My RA writes back, says he's going to see if it's a problem. I write back, saying it is. He writes back, saying it's not, despite the fact that it's a clear violation of the quiet hours. He offers to mediate.

I say no, and explain that my roommates would not agree to anything that they're not doing already, since they have no reason to, and furthermore they would make my life hell if they had a reason -- such as me dragging them into mediation.

He writes back offering to mediate.

I explain that mediation won't work, and that I've been suffering from this for 44 consecutive days, and would he please stop it before I do something drastic.

He writes back, offering to mediate. Then he gets the CA involved.

I ignore the CA and *again* explain to him that mediation WON'T WORK.

He writes back, saying that it's not a problem, and that he wants to talk to me because he's concerned about how frustrated I am.

Sick of this whole process, I ignore. So he gets the housefellow involved. Housefellow says, "Okay, you won't mediate, so move."

I write back explaining that moving will just make the situation worse, mediation WON'T WORK, and that I'm so damn sick of this whole process that I'd prefer to just drop the whole damn thing.

Housefellow says, oh no, we're not dropping this until I'm satisfied you won't kill your roommates. Oh yeah, and your RA was doing his job entirely right. Oh yeah, and you've completely misinterpreted quiet hours -- you can't complain about excessive noise coming from your own room, no matter how loud it is. So meet with me, or I'll make you meet with me.

I write back explaining, in GREAT DETAIL, why mediation won't work, why moving will just make things worse, and that the only damn reason I'm frustrated any more is that I'm being hassled to death, and that going back to just putting up with the noise would be heaven in comparison.
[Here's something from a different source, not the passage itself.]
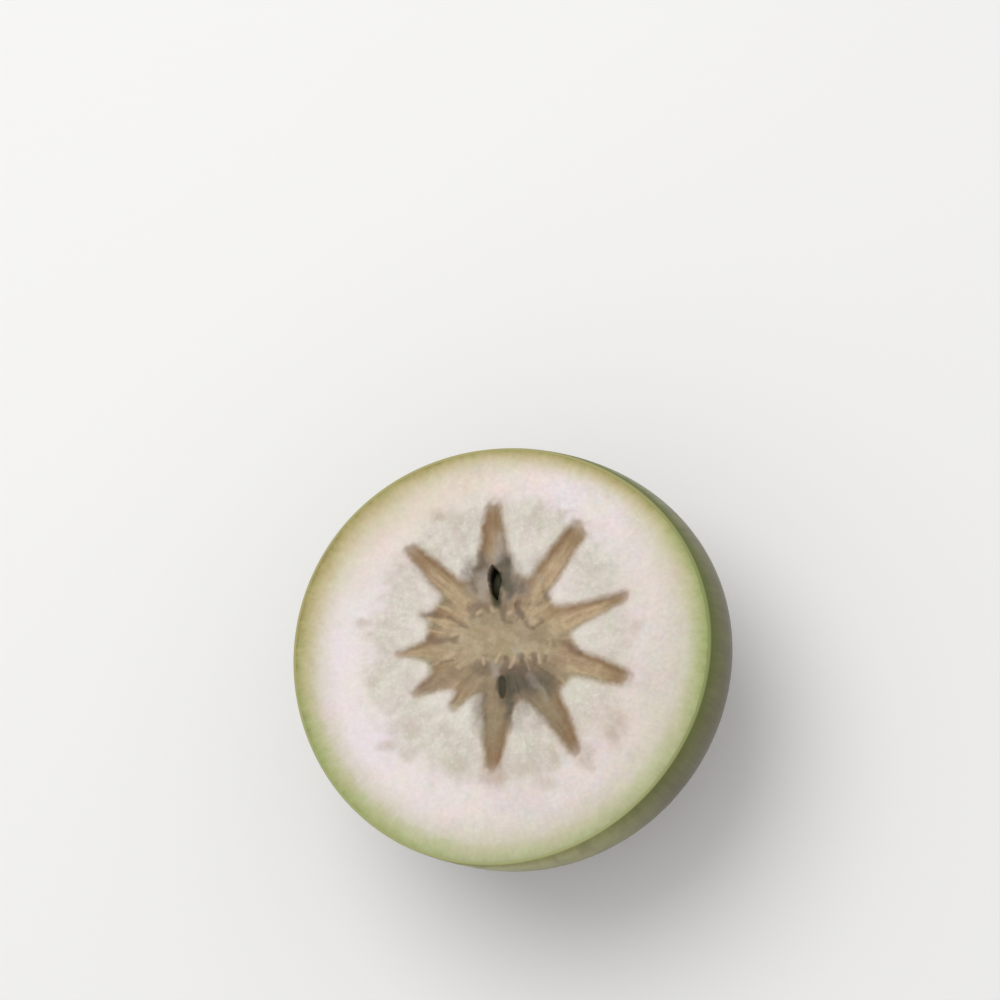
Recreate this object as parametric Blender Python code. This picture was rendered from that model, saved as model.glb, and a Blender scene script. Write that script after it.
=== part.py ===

Of course, I'm already well aware that it isn't going to work... I'm going to get dragged into a damn stupid meeting with the damn stupid housefellow so he can play pop psychologist and evaluate how likely I am to harm my roommates.

Five bucks says he classifies me as some sort of serious threat and forces me to move.

Aaaaaargh.
Current Mood: frustrated
Dragon of Life
26 September 2001 @ 10:34 pm
Ah, I see the crank callers are back.

It's like I've always said... as soon as life hits the absolute lowest point... it finds a way to get lower.